Shademaster opened this issue on Dec 18, 2002 ยท 10 posts
KattMan posted Wed, 18 December 2002 at 6:20 AM
I did some tests on this a while back targeting the glowing nostrils problems. This I think is a similar issue. I'll try to locate the images I created for that test but here is what I found. Loading vicky in and zooming in on her face and rendering with one light with all rotations on it set to zero with the excpetion of moving it to our right by 40 degrees. With full vicky the nostrils glowed and the nose did not cast a shadow on the face. A ball placed on the tip of the nose did cast a shadow so I though maybe a mesh wouldn't cast a shadow on the same group it was in. This I found to be wrong in the next two tests. I used the grouping tool to spawn props and deleted the original vicky. Same problems with shadows and the ball still casted a shadow on her cheec with no coresponding shadow for the nose. Removed all props but the ones for her head and the ball at the tip of her nose. This left me with just her eyes and her head loaded, a real low poly count left. The shadows now showed up! The nostrils no longer glowed and the cheeck received the shadows from the nose, at this point I removed the ball and it actually looked excelent.

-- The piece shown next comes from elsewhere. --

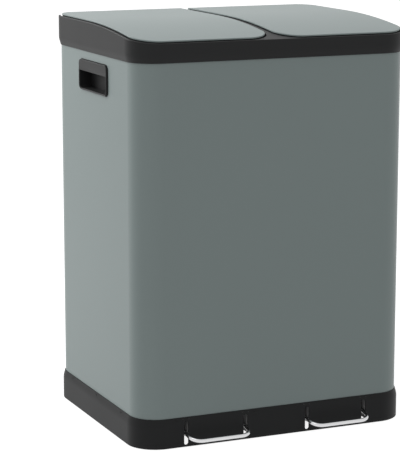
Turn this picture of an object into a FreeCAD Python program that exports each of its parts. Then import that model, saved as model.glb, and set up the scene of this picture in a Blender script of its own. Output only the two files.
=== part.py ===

So this lead me to think that it might have been a ploy count issue but then I got to thinking. Poser shades using two different methods. Depth shading: This is where poser calculates simulated shadows depending on the depth of a vertex in the mesh itself, this assumes lighting is coming from the camera. Shadow mapping: This is where you can increase the resolution of the shadow map for each light. Now if your mesh is small and compact with just one single UVMapping texture then this gets cheap. Think of it this way, for every texture you have loaded, poser creates a copy and paints it's shadows on it, the higher resolution in your shadow setting uses a higher resolution shadow map. THis map gets spread out for all of your items. How does this translate? FOr large items, the shadow map can't get big enough to adequetly paint shadows that will show up. For lots of items, the shadow map gets split between all the different items and once again the resolution becomes far to small to actually see the shadows show up. This problem is inherent to Poser 4's rendering engine with no way to truely correct it. Someone else took the same tests to Poser 5 to see if the problem was fixed, and under certian settings it was. You have to have raytraced shadows on I know, but unsure of the other settings. Hope that helps exaplin it.